**What you will do**
Only the lines from the one containing "bmesh.ops.scale(mesh, verts=mesh.verts, vec=(MM, MM, MM))" through the one containing "if empty is" are wanted. Give them again exactly, both ends included.

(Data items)
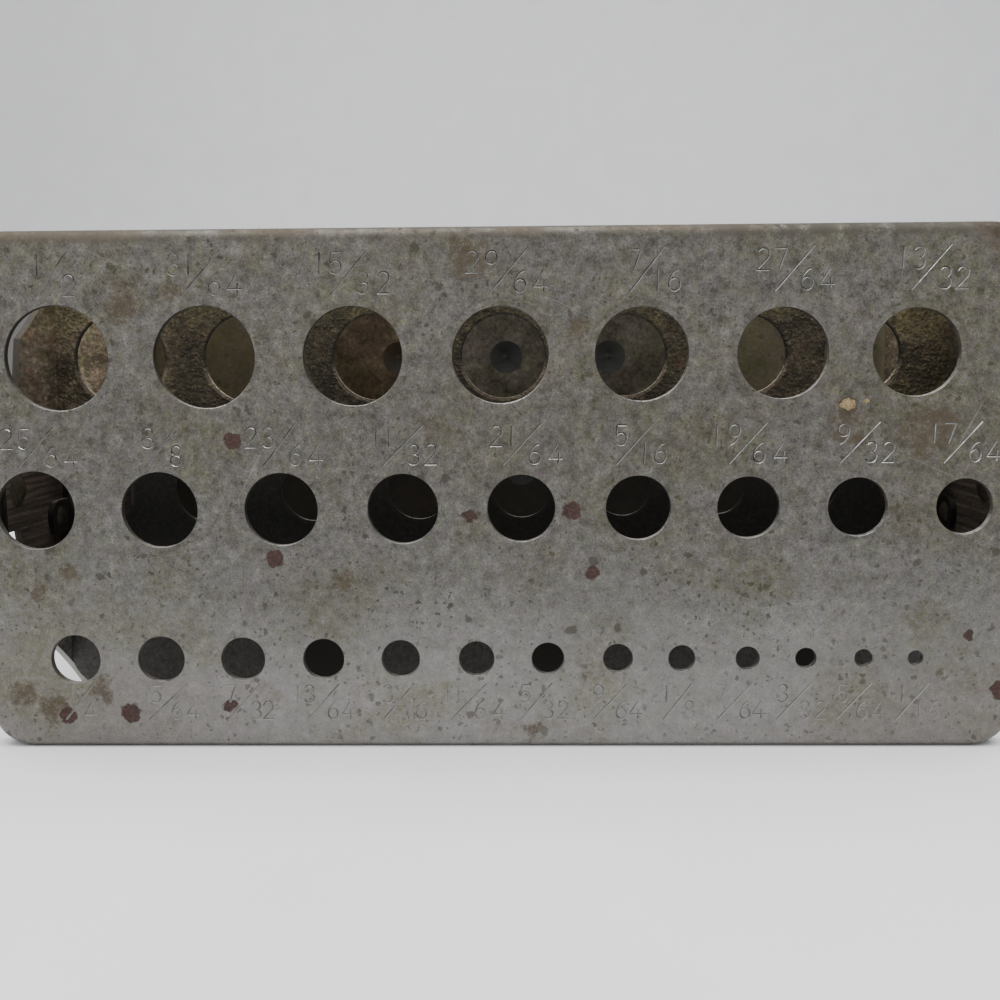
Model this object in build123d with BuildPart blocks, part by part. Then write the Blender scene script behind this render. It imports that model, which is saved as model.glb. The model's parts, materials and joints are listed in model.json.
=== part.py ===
from build123d import *
from math import radians, tan
import os

# Drill bit index: a steel stand whose drawn cover holds 29 drills in three rows.
# The stand lies on one long side, as it is pictured. X runs along the cover, Y runs back from the
# pierced face towards the base, and Z is up. The origin is the middle of the whole stand's underside.
# Turned so that its base is down, the stand holds the drills upright. All sizes are in millimetres.

os.makedirs("parts", exist_ok=True)

# The stand as a whole
cover_length = 139.7
cover_width = 69.85
stand_height = 57.15

# The cover, drawn from sheet, with a shallow skirt all round
cover_sheet = 1.0
skirt_depth = 4.2
corner_radius = 5.5
inner_bend = 0.5
rim_round = 0.15

# The tab at the middle of each end of the skirt
tab_width = 12.0
tab_reach = 12.2
tab_corner = 2.0
tab_root_radius = 0.9

# The shelf that guides the drills below the cover, and the tabs that hold it to the ends
guide_sheet = 0.8
guide_depth = 23.4
guide_margin = 1.7
guide_corner = 5.5
guide_tab_width = 5.0
guide_tab_height = 5.8
guide_tab_spacing = 11.1
guide_tab_corner = 2.3

# The end plates: a tongue behind the cover's tab, then shoulders, then a flare to the full width
end_sheet = 1.0
end_top_depth = 4.7
end_top_width = 11.4
end_top_corner = 1.5
end_neck_depth = 8.4
end_neck_radius = 0.9
end_shoulder_depth = 12.0
end_shoulder_width = 42.4
end_shoulder_corner = 2.0
end_flare_depth = 29.3
end_flare_bow = 0.6
end_lower_corner = 2.0
end_margin = 0.6
foot_width = 8.4
foot_length = 8.0
foot_corner = 2.0
foot_bend = 0.5
foot_relief = 0.4
foot_low_height = 15.5

# The base, thick enough for a conical seat under each large drill
base_thickness = 2.2
base_corner = 5.5
seat_radius = 2.9
seat_angle = 130.0

# The rivets, and the room between a shank and its hole
rivet_room = 0.05
rivet_radius = 1.2
rivet_head_radius = 2.4
rivet_head_height = 0.9
guide_rivet_radius = 0.8
guide_rivet_head_radius = 1.6
guide_rivet_head_height = 0.6
sunk_head_radius = 2.1
sunk_head_angle = 90.0

# The rows of drill holes, and where they lie: down from the upper long side of the cover, down from
# its middle, and up from its lower long side
upper_row_inset = 16.65
middle_row_drop = 1.975
lower_row_inset = 12.45

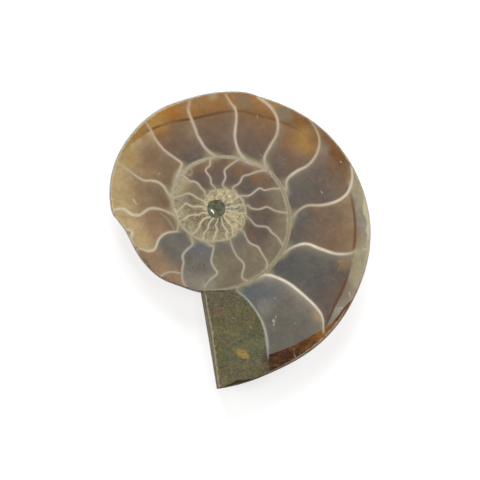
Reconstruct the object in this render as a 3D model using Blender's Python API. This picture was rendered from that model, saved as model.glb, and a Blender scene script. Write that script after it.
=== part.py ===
"""Half of a coiled ammonite fossil, sawn along the plane of its coil and polished.

It lies on the domed flank of its shell with the flat polished face up. The frame's
origin is the centre of its bounding box, on the surface that it rests on: +X runs across
the face, +Y runs away from the sawn end of the body chamber, and +Z is up. Lengths below
are in millimetres from the middle of the coil, and angles turn clockwise, as seen from
above, from the line that runs straight down to the foot of the sawn end.
"""

import math

import bmesh
import bpy
from mathutils import Vector

MM = 0.001

# The shell's outer edge: degrees round the coil, and distance from its middle.
KEEL = (
    (10.75, 18.83), (25, 18.9), (40, 19.7), (55, 20.0), (68, 20.2), (76.5, 20.7),
    (83, 21.9), (87, 22.9), (97, 23.75), (113, 24.6), (128, 25.0), (150, 25.35),
    (165, 25.2), (182, 25.85), (195, 26.6), (202, 26.6), (215, 27.5), (235, 29.55),
    (260, 32.35), (280, 34.55), (300, 36.0), (320, 37.35), (340, 38.0), (350, 38.8),
    (359.85, 39.7),
)
LAST_TURN = 360.0
SAWN_END_TURN = LAST_TURN + KEEL[0][0]

# The flank, which is the domed underside.
KEEL_DEPTH = 2.3            # from the face down to where the dome starts, at the keel
FLANK_DEPTH = 8.2           # how much deeper the dome gets where the last whorl ends
DEPTH_POWER = 0.5           # earlier whorls are narrower by this power of their radius
SADDLE = 0.58               # the deepest part of a whorl, as a share of its radius
UMBILICUS = 0.3             # a whorl overlaps the one before it out from this share
DOME_FULLNESS = (3.0, 0.6)  # powers that round the flank from its deepest part to the keel
CUT_SLOPE_X = 0.0114        # how the saw cut leans from the plane of the coil, so that
CUT_SLOPE_Y = -0.0418       # the face is level when the flank rests on a flat surface

# Edges of the polished face.
EDGE_INSET = 0.4
EDGE_DROP = 0.35
EDGE_BULGE = 0.1
SAWN_INSET = 0.9            # the sawn end slopes out by this much on its way down
SAWN_FOOT_INSET = 0.45
SAWN_STRAIGHT_SHARE = 0.55

# The first chamber, a small hollow polished into the middle of the face.
HOLLOW_RADIUS = 2.0
HOLLOW_DEPTH = 0.25
HOLLOW_CENTRE = Vector((-0.11, -0.11, 0.0))
FACE_RINGS = (0.4, 0.72, 0.9)

# How finely the surface is divided.
KEEL_SPOKES = 104
SAWN_SPOKES = 12
NOTCH_GAP_DEGREES = 0.5
HOLLOW_RINGS = 4
FLANK_RINGS = (
    0.99, 0.965, 0.93, 0.88, 0.82, 0.75, 0.67, 0.585, 0.5, 0.43, 0.37, 0.33, 0.3,
    0.26, 0.22, 0.18, 0.14, 0.11, 0.085, 0.064, 0.045, 0.028,
)
EVEN_ANGLES_WITHIN = 3.0    # the spokes are evenly spaced inside this distance
TRUE_ANGLES_BEYOND = 11.0   # and point at their place on the edge outside this one


def smooth_step(low, high, value):
    share = min(max((value - low) / (high - low), 0.0), 1.0)
    return share * share * (3.0 - 2.0 * share)


def direction(degrees):
    turn = math.radians(degrees)
    return Vector((-math.sin(turn), -math.cos(turn), 0.0))


def keel_radius(degrees):
    """Distance of the keel from the middle of the coil, on a smooth curve through KEEL."""
    if degrees >= KEEL[-1][0]:
        beyond = (degrees - KEEL[-1][0]) / LAST_TURN
        return KEEL[-1][1] * (KEEL[-1][1] / KEEL[0][1]) ** beyond
    after = next(i for i, (angle, _) in enumerate(KEEL) if i and angle >= degrees)
    (a0, r0), (a1, r1) = KEEL[after - 1], KEEL[after]
    before_a, before_r = KEEL[max(after - 2, 0)]
    beyond_a, beyond_r = KEEL[min(after + 1, len(KEEL) - 1)]
    slope0 = (r1 - before_r) / (a1 - before_a)
    slope1 = (beyond_r - r0) / (beyond_a - a0)
    span = a1 - a0
    t = (degrees - a0) / span
    return (
        (2 * t**3 - 3 * t**2 + 1) * r0
        + (t**3 - 2 * t**2 + t) * span * slope0
        + (3 * t**2 - 2 * t**3) * r1
        + (t**3 - t**2) * span * slope1
    )


WHORL_GROWTH = keel_radius(SAWN_END_TURN) / KEEL[0][1]


def flank_share(share):
    """Depth of the dome at a share of the whorl's radius, from 0 at the keel to 1."""
    if share >= SADDLE:
        out = min((share - SADDLE) / (1.0 - SADDLE), 1.0)
        return (1.0 - out ** DOME_FULLNESS[0]) ** DOME_FULLNESS[1]
    seam = flank_share(UMBILICUS * WHORL_GROWTH) / WHORL_GROWTH**DEPTH_POWER
    inward = (SADDLE - share) / (SADDLE - UMBILICUS)
    return 1.0 - (1.0 - seam) * inward**2


def flank_height(point, keel):
    """Height of the underside at a point of the newest whorl there, below the face."""
    radius = point.xy.length
    while radius < UMBILICUS * keel and keel > HOLLOW_RADIUS:
        keel /= WHORL_GROWTH
    share = max(radius / keel, UMBILICUS)
    dome = FLANK_DEPTH * (keel / KEEL[-1][1]) ** DEPTH_POWER * flank_share(share)
    return CUT_SLOPE_X * point.x + CUT_SLOPE_Y * point.y - KEEL_DEPTH - dome


class Spoke:
    """A line from the middle of the coil to the edge, and the newest whorl's keel there."""

    def __init__(self, degrees, edge, keel, inset):
        self.degrees = degrees
        self.edge = edge
        self.keel = keel
        self.inset = inset

    def at(self, radius, even_degrees):
        """A point at this distance, turned to an even spacing near the middle."""
        true_share = smooth_step(EVEN_ANGLES_WITHIN, TRUE_ANGLES_BEYOND, radius)
        degrees = even_degrees + (self.degrees - even_degrees) * true_share
        return direction(degrees) * radius


def keel_spokes():
    """Spokes evenly spaced along the keel, from the notch round to the foot of the cut."""
    fine = 2000
    low = KEEL[0][0] + NOTCH_GAP_DEGREES
    angles = [low + (KEEL[-1][0] - low) * i / fine for i in range(fine + 1)]
    places = [direction(a) * keel_radius(a) for a in angles]
    lengths = [0.0]
    for here, there in zip(places, places[1:]):
        lengths.append(lengths[-1] + (there - here).length)
    spokes = []
    step = 0
    for i in range(KEEL_SPOKES):
        wanted = lengths[-1] * i / (KEEL_SPOKES - 1)
        while step < fine and lengths[step] < wanted - 1e-9:
            step += 1
        angle = angles[step]
        inset = direction(angle) * -EDGE_INSET
        spokes.append(Spoke(angle, places[step], keel_radius(angle), inset))
    spokes[-1].inset.x = SAWN_FOOT_INSET
    return spokes


def sawn_spokes(foot):
    """Spokes up the straight sawn end, from its foot to the notch."""
    notch = direction(KEEL[0][0]) * KEEL[0][1]
    spokes = []
    for i in range(1, SAWN_SPOKES + 1):
        up = i / SAWN_SPOKES
        edge = foot.edge.lerp(notch, up)
        degrees = LAST_TURN + math.degrees(math.atan2(-edge.x, -edge.y))
        straight = smooth_step(0.0, SAWN_STRAIGHT_SHARE, up)
        across = SAWN_FOOT_INSET + (SAWN_INSET - SAWN_FOOT_INSET) * straight
        inset = Vector((across, EDGE_INSET if i == SAWN_SPOKES else 0.0, 0.0))
        spokes.append(Spoke(degrees, edge, keel_radius(degrees), inset))
    return spokes


def spokes_round():
    spokes = keel_spokes()
    return spokes + sawn_spokes(spokes[-1])


def ring_points(spokes):
    """The rings of the surface, from the middle of the face over the edge to the flank."""
    first = spokes[0].degrees
    even = [first + LAST_TURN * i / len(spokes) for i in range(len(spokes))]
    rings = []
    for ring in range(1, HOLLOW_RINGS + 1):
        out = ring / HOLLOW_RINGS
        sunk = HOLLOW_DEPTH * (1.0 - out**2)
        drop = Vector((0.0, 0.0, -sunk))
        rings.append([direction(a) * HOLLOW_RADIUS * out + HOLLOW_CENTRE + drop for a in even])
    for share in FACE_RINGS:
        rings.append([s.at(s.edge.length * share, a) for s, a in zip(spokes, even)])
    rings.append([s.edge + s.inset for s in spokes])
    shoulder = Vector((0.0, 0.0, -EDGE_DROP))
    bulge = EDGE_BULGE / EDGE_INSET
    rings.append([s.edge + s.inset * bulge + shoulder for s in spokes])
    for share in (1.0, *FLANK_RINGS):
        ring = []
        for spoke, angle in zip(spokes, even):
            point = spoke.at(spoke.edge.length * share, angle)
            point.z = flank_height(point, spoke.keel)
            ring.append(point)
        rings.append(ring)
    return rings


def half_shell():
    """One closed body: a blank is spun from a profile, then its rings are put in place."""
    spokes = spokes_round()
    rings = ring_points(spokes)
    mesh = bmesh.new()
    profile = [mesh.verts.new((0.0, 0.0, 0.0))]
    for row in range(1, len(rings) + 1):
        profile.append(mesh.verts.new((1.0, 0.0, -float(row))))
    profile.append(mesh.verts.new((0.0, 0.0, -float(len(rings) + 1))))
    edges = [mesh.edges.new(pair) for pair in zip(profile, profile[1:])]
    bmesh.ops.spin(
        mesh, geom=profile + edges, cent=(0, 0, 0), axis=(0, 0, -1), angle=math.tau,
        steps=len(spokes), use_merge=True,
    )
    bmesh.ops.remove_doubles(mesh, verts=mesh.verts, dist=0.001)
    face_middle = HOLLOW_CENTRE - Vector((0.0, 0.0, HOLLOW_DEPTH))
    flank_middle = Vector((0.0, 0.0, flank_height(Vector(), KEEL[-1][1])))
    for vertex in mesh.verts:
        row = round(-vertex.co.z)
        if row in (0, len(rings) + 1):
            vertex.co = flank_middle if row else face_middle
            continue
        turn = math.atan2(-vertex.co.y, vertex.co.x) % math.tau
        vertex.co = rings[row - 1][round(turn / math.tau * len(spokes)) % len(spokes)]
    return mesh


def put_in_frame(mesh):
    """Moves the origin to the middle of the bounding box, on its underside, in metres."""
    low = Vector(min(v.co[axis] for v in mesh.verts) for axis in range(3))
    high = Vector(max(v.co[axis] for v in mesh.verts) for axis in range(3))
    origin = Vector(((low.x + high.x) / 2, (low.y + high.y) / 2, low.z))
    bmesh.ops.translate(mesh, verts=mesh.verts, vec=-origin)
    bmesh.ops.scale(mesh, verts=mesh.verts, vec=(MM, MM, MM))


def stone():
    """Calcite and mudstone, polished on the cut."""
    material = bpy.data.materials.new("fossil_stone")
    material.use_nodes = True
    shader = material.node_tree.nodes["Principled BSDF"]
    shader.inputs["Base Color"].default_value = (0.23, 0.17, 0.11, 1.0)
    shader.inputs["Roughness"].default_value = 0.3
    shader.inputs["Metallic"].default_value = 0.0
    return material


for old in list(bpy.data.objects):
    bpy.data.objects.remove(old, do_unlink=True)

shell = half_shell()
put_in_frame(shell)
bmesh.ops.recalc_face_normals(shell, faces=shell.faces)
shape = bpy.data.meshes.new("ammonite_half")
shell.to_mesh(shape)
shell.free()
shape.materials.append(stone())
shape.shade_smooth()
shape.set_sharp_from_angle(angle=math.radians(35))
bpy.context.scene.collection.objects.link(bpy.data.objects.new("ammonite_half", shape))
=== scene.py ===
"""Dresses a sawn and polished half of a coiled ammonite fossil.

The face is wound as one ribbon from the first chamber out to the sawn end, as the shell
grew, and every wall in it is a distance that the stone's materials read. Lengths are in
millimetres from the middle of the coil, and turns are degrees clockwise, as seen from
above, from the line that runs down to the foot of the sawn end.
"""

import math

import bmesh
import bpy
import numpy as np
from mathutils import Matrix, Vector, noise


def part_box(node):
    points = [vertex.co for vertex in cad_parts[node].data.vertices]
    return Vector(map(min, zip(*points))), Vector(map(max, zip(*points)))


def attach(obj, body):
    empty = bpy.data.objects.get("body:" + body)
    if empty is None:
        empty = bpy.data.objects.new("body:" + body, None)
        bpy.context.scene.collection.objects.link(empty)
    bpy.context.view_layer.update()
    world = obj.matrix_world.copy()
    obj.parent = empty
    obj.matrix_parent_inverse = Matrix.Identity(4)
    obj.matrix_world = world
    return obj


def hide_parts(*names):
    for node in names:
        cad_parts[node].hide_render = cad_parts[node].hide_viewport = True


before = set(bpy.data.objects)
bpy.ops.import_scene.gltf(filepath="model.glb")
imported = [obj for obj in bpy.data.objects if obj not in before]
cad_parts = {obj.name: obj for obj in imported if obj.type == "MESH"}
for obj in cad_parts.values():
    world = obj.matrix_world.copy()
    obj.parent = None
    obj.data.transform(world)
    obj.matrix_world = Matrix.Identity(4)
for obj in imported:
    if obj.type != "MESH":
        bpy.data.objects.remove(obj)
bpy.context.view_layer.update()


# The last whorl. Polished calcite fills the chambers of the last turn of the shell; pale
# walls part them, and a band of stained calcite follows the keel. The saw cut all of it
# flat in one pass, and it was ground and polished on the cut.

MM = 0.001
KEEL = (
    (10.75, 18.83), (25, 18.9), (40, 19.7), (55, 20.0), (68, 20.2), (76.5, 20.7), (83, 21.9),
    (87, 22.9), (97, 23.75), (113, 24.6), (128, 25.0), (150, 25.35), (165, 25.2), (182, 25.85),
    (195, 26.6), (202, 26.6), (215, 27.5), (235, 29.55), (260, 32.35), (280, 34.55), (300, 36.0),
    (320, 37.35), (340, 38.0), (350, 38.8), (359.85, 39.7),
)
SPIRAL_WALL = (
    (-660, 2.0), (-630, 2.33), (-600, 2.9), (-570, 3.54), (-540, 4.07), (-510, 4.84),
    (-480, 5.68), (-450, 6.34), (-420, 6.89), (-390, 7.13), (-360, 7.04), (-330, 7.61),
    (-300, 8.27), (-270, 9.37), (-240, 10.63), (-210, 11.04), (-180, 11.35), (-150, 12.43),
    (-120, 14.52), (-90, 15.84), (-60, 17.16), (-30, 17.56), (0, 18.0), (8.2, 18.29),
)
EDGE_INSET = 0.4
SAWN_INSET = 0.9
SAWN_FOOT_INSET = 0.45
SAWN_STRAIGHT_SHARE = 0.55
KEEL_STATIONS = 800
SAWN_STATIONS = 44
FIRST_KEEL_TURN = 11.2
LAST_KEEL_TURN = 358.85


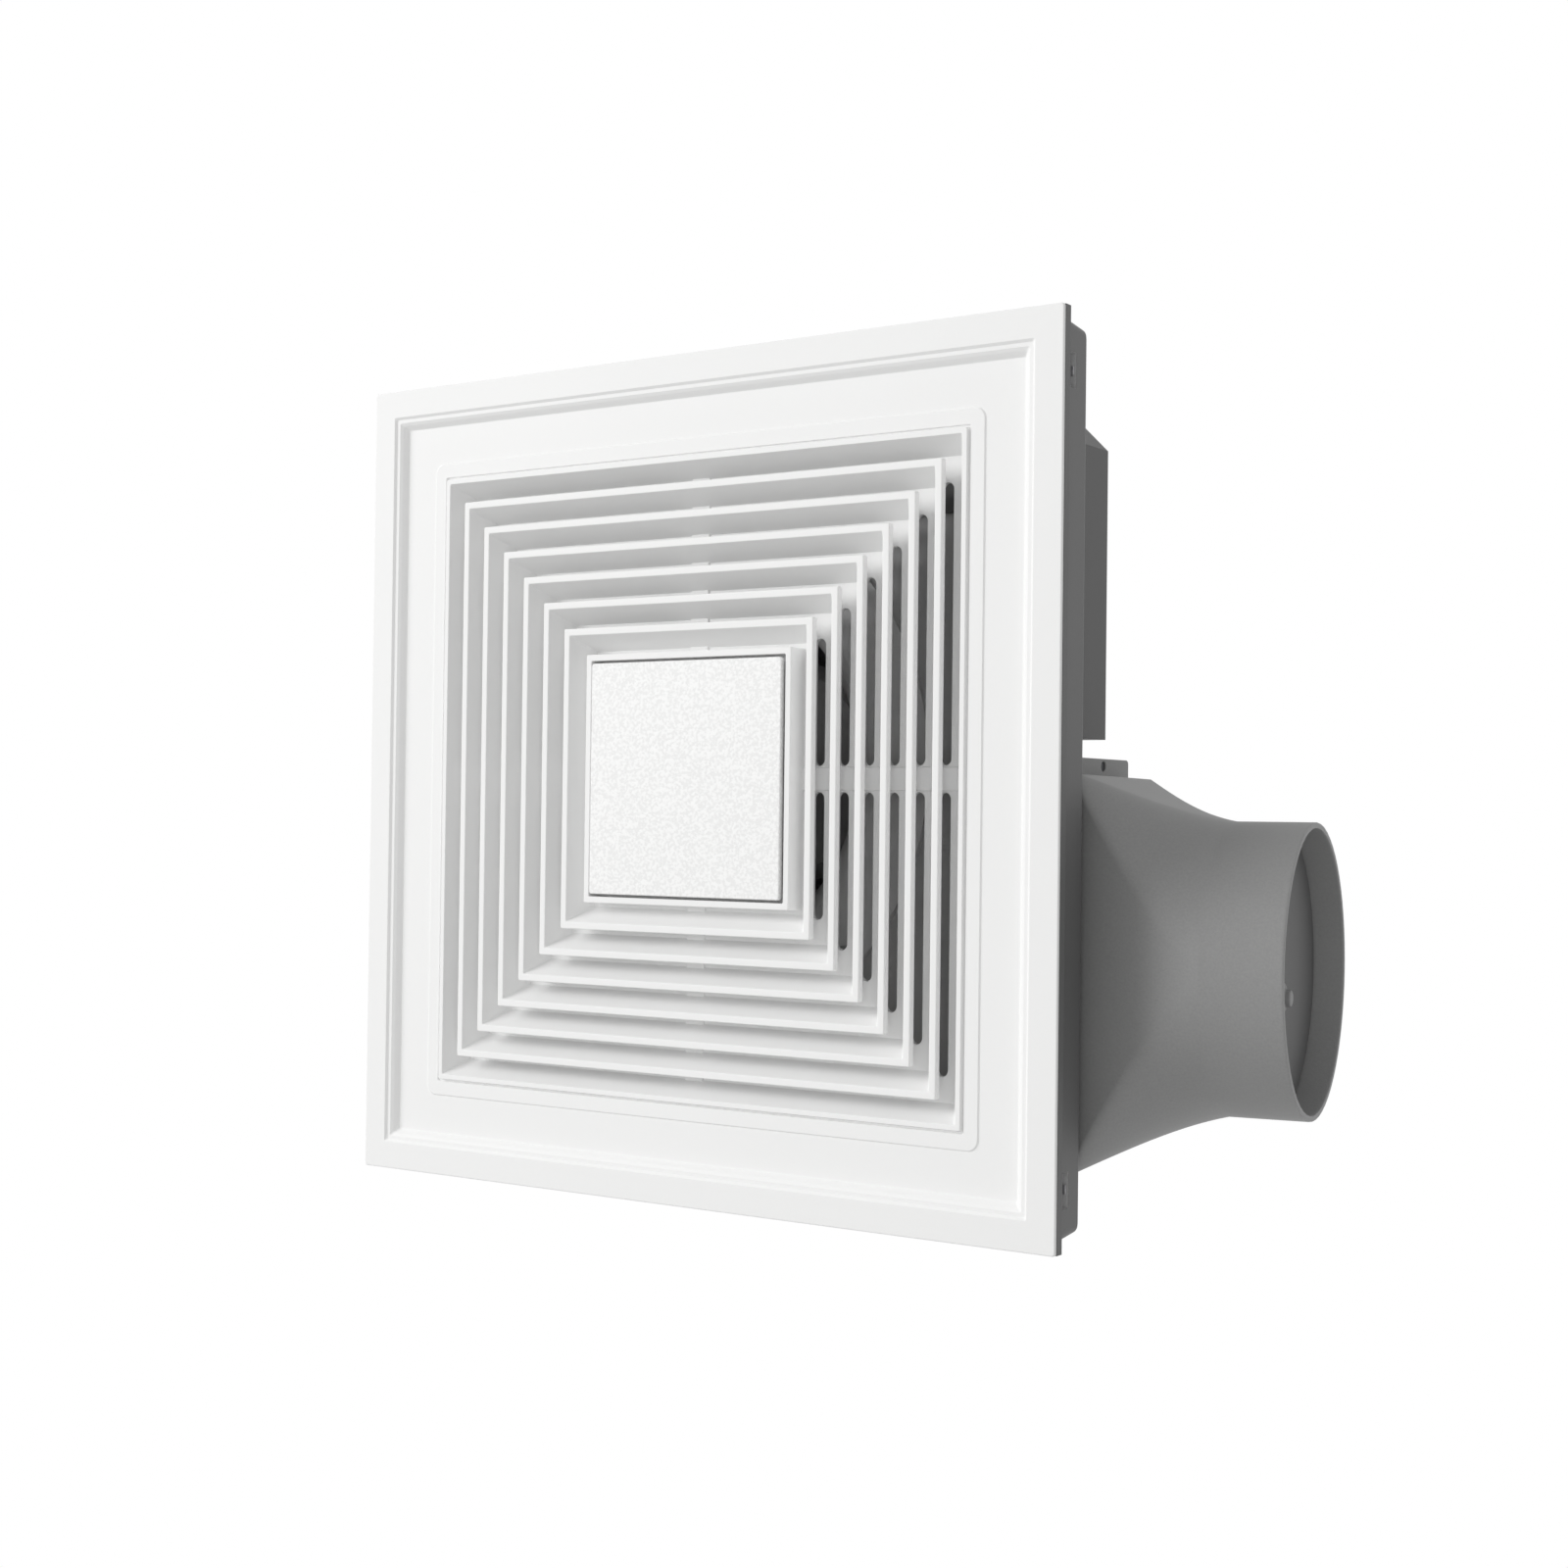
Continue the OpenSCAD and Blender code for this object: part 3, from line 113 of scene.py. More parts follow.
white_to_camera(floor_finish.node_tree, floor_plain, floor_white, floor_white_share,
                floor_finish.node_tree.nodes["Material Output"].inputs["Surface"])
floor_mesh.materials.append(floor_finish)

lamp_size, lamp_away, lamp_aim = 2.6, 4.0, Vector((0.02, 0, 0))


def soft_lamp(name, towards, energy):
    """A square soft lamp that stands in a direction from the fan and shines back at it."""
    lamp_data = bpy.data.lights.new(name, "AREA")
    lamp_data.shape = "SQUARE"
    lamp_data.size = lamp_size
    lamp_data.energy = energy
    lamp = bpy.data.objects.new(name, lamp_data)
    lamp_from = Vector(towards).normalized()
    lamp.location = lamp_aim + lamp_from * lamp_away
    lamp.rotation_euler = lamp_from.to_track_quat("Z", "Y").to_euler()
    bpy.context.scene.collection.objects.link(lamp)


soft_lamp("soft_key", (-0.70, -0.34, -0.63), 108.0)
soft_lamp("low_fill", (0.55, 0.08, -0.83), 19.0)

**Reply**
    bmesh.ops.scale(mesh, verts=mesh.verts, vec=(MM, MM, MM))


def stone():
    """Calcite and mudstone, polished on the cut."""
    material = bpy.data.materials.new("fossil_stone")
    material.use_nodes = True
    shader = material.node_tree.nodes["Principled BSDF"]
    shader.inputs["Base Color"].default_value = (0.23, 0.17, 0.11, 1.0)
    shader.inputs["Roughness"].default_value = 0.3
    shader.inputs["Metallic"].default_value = 0.0
    return material


for old in list(bpy.data.objects):
    bpy.data.objects.remove(old, do_unlink=True)

shell = half_shell()
put_in_frame(shell)
bmesh.ops.recalc_face_normals(shell, faces=shell.faces)
shape = bpy.data.meshes.new("ammonite_half")
shell.to_mesh(shape)
shell.free()
shape.materials.append(stone())
shape.shade_smooth()
shape.set_sharp_from_angle(angle=math.radians(35))
bpy.context.scene.collection.objects.link(bpy.data.objects.new("ammonite_half", shape))
=== scene.py ===
"""Dresses a sawn and polished half of a coiled ammonite fossil.

The face is wound as one ribbon from the first chamber out to the sawn end, as the shell
grew, and every wall in it is a distance that the stone's materials read. Lengths are in
millimetres from the middle of the coil, and turns are degrees clockwise, as seen from
above, from the line that runs down to the foot of the sawn end.
"""

import math

import bmesh
import bpy
import numpy as np
from mathutils import Matrix, Vector, noise


def part_box(node):
    points = [vertex.co for vertex in cad_parts[node].data.vertices]
    return Vector(map(min, zip(*points))), Vector(map(max, zip(*points)))


def attach(obj, body):
    empty = bpy.data.objects.get("body:" + body)
    if empty is None:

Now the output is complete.